Polar bears may be the first spectacular casualties as the ice of the Arctic Ocean, on which they depend to hunt seals, is rapidly melting and will probably all be gone by mid-century. But Britain itself is already feeling the problem: we are losing to rising temperatures not only the cod in the seas around our coasts, but also the small fish such as sandeels on which seabirds depend to feed their young. Last year in the Northern Isles, Orkney and Shetland, hundreds of thousands of birds such as guillemots and arctic terns failed to breed for lack of food.

Water Shortages

Drought will be much more common. In the dry-lands, rain will be even less frequent, while some parts of the world that are temperate will become arid: central Spain may be desert-like by the mid-century. And it is not only rain that will fail. Glaciers are shrinking. Lima, with seven million people, depends for half the year on water from the Sullcon glacier in the Andes, which has retreated by 30 per cent.
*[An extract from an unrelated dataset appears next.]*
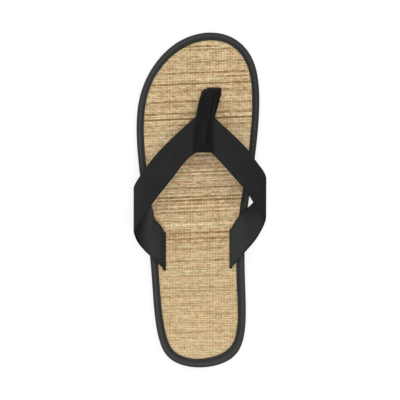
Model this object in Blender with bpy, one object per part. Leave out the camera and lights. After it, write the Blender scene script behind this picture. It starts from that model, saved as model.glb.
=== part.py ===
"""A flip-flop for the left foot.

It is put together from a foam outsole, a straw mat insole on its backing, a
fabric binding folded round the mat's rim, and a webbing V strap that a toe
loop holds down.

Sizes are in millimetres, and every mesh is written in metres. Z points up, the
toe towards +Y and the big-toe (medial) side towards +X. The shoe stands on
z = 0, with the origin under the middle of its box.
"""

import math
from collections import namedtuple

import bpy
import numpy as np

MM = 0.001
GAP = 0.3  # clearance between two pieces that meet

OutlineRow = namedtuple("OutlineRow", "y lateral_x medial_x")
StrapRow = namedtuple("StrapRow", "place front_x front_y front_h rear_x rear_y rear_h")
LoopRow = namedtuple("LoopRow", "place x y h thickness half_width crown")
Slit = namedtuple("Slit", "name x front_y rear_y inward")

# Plan of the bound edge, widest line. x is lateral (-) or medial (+).
HALF_LENGTH = 142.35
DATUM_Y = 0.85  # the tables' y = 0, ahead of the middle of the shoe's length
TOE_TIP_X = 9.0
HEEL_TIP_X = -0.5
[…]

Himalayan glaciers which feed the river Indus, the source of much of Pakistan's water, are also shrinking.

Agricultural Turmoil

The hundreds of millions of people living in the world's marginal agricultural lands, such as the countries of the Sahel region, already face a desperate daily struggle to grow food. All their energies are consumed in the effort to produce a harvest of a staple crop such as millet. As global temperatures rise, this struggle is likely to become impossible as more frequent and longer droughts make crop-growing unviable. In poor tropical regions, the increased storms predicted from climate change will be an added threat. The terrifying images of African famine are as nothing to what will come.

The 'X' Factor?

What's predicted is terrible enough. But it is what's not even on the radar that some scientists fear most of all - the possibility that global warming might bring about some sudden, extreme and devastating climatic phenomenon that we cannot yet even imagine. The climate is a complex system, and we know that complex systems, when subject to stress, can collapse - it happens on your office desk when your computer crashes - and the global climate is now being subjected to stresses that have never been put on it before. Last year's global warming disaster movie The Day After Tomorrow tried to show this with the northern hemisphere freezing solid in a matter of weeks. Most people dismissed it as far-fetched, but something just as catastrophic may be out there, not far in the future.